> **What to work on**:
Count how many lines hold the word "type" and give that number as the whole answer.

* BEGIN Raw data *

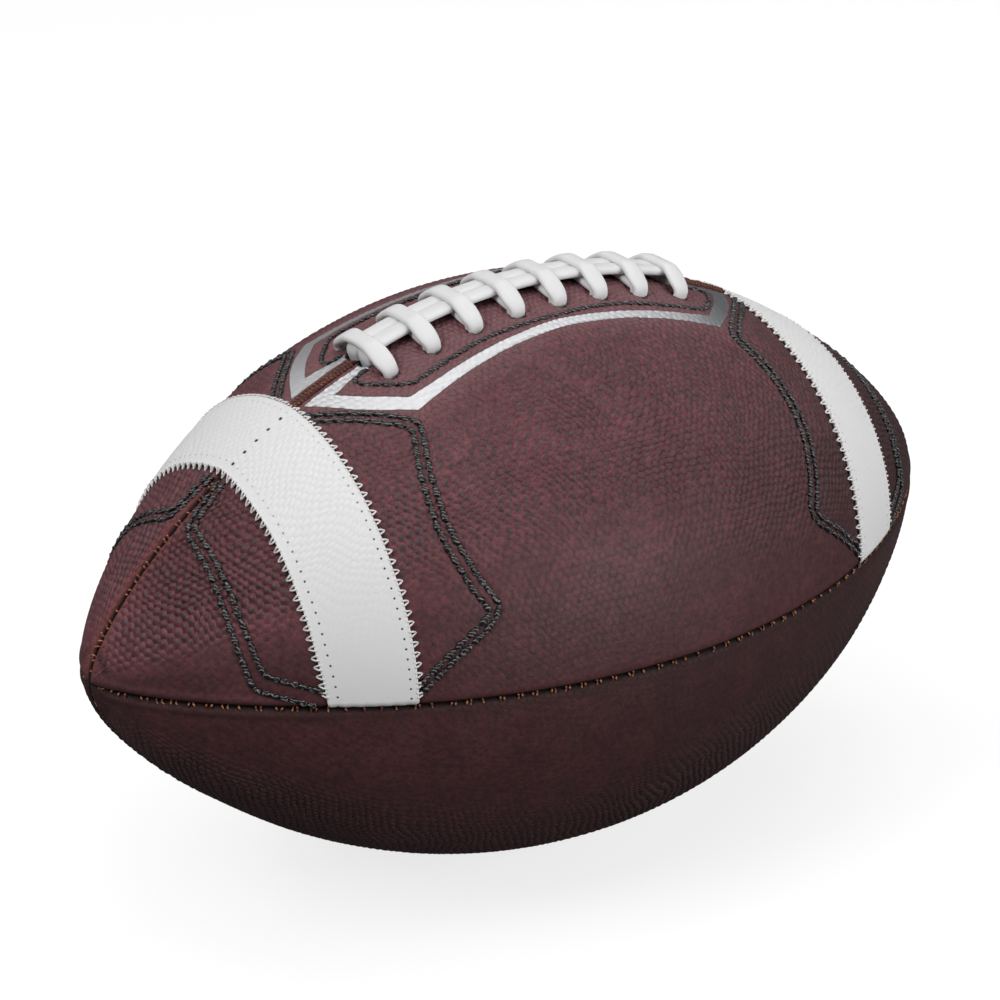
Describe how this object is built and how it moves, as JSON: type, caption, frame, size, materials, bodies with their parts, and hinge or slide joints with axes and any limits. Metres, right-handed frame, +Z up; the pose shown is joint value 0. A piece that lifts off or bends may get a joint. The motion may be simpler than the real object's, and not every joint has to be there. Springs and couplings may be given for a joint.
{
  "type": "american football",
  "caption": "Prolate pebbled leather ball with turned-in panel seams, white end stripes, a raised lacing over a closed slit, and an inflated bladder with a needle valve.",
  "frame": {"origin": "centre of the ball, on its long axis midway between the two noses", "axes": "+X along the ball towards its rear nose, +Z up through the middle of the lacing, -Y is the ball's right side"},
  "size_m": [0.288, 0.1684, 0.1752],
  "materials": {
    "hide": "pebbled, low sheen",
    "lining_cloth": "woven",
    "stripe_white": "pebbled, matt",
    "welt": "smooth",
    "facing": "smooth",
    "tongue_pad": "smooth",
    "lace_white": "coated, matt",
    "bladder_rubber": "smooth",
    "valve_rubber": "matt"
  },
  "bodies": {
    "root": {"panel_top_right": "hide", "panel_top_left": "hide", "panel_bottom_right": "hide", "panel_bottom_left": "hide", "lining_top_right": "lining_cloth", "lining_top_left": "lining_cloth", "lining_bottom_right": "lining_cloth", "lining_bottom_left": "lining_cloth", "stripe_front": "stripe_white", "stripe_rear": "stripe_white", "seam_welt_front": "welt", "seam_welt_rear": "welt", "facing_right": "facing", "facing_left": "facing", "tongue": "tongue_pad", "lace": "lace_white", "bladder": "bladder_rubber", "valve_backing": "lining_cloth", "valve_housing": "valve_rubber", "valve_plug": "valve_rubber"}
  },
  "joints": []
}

* END Raw data *

> **Completed task**:
2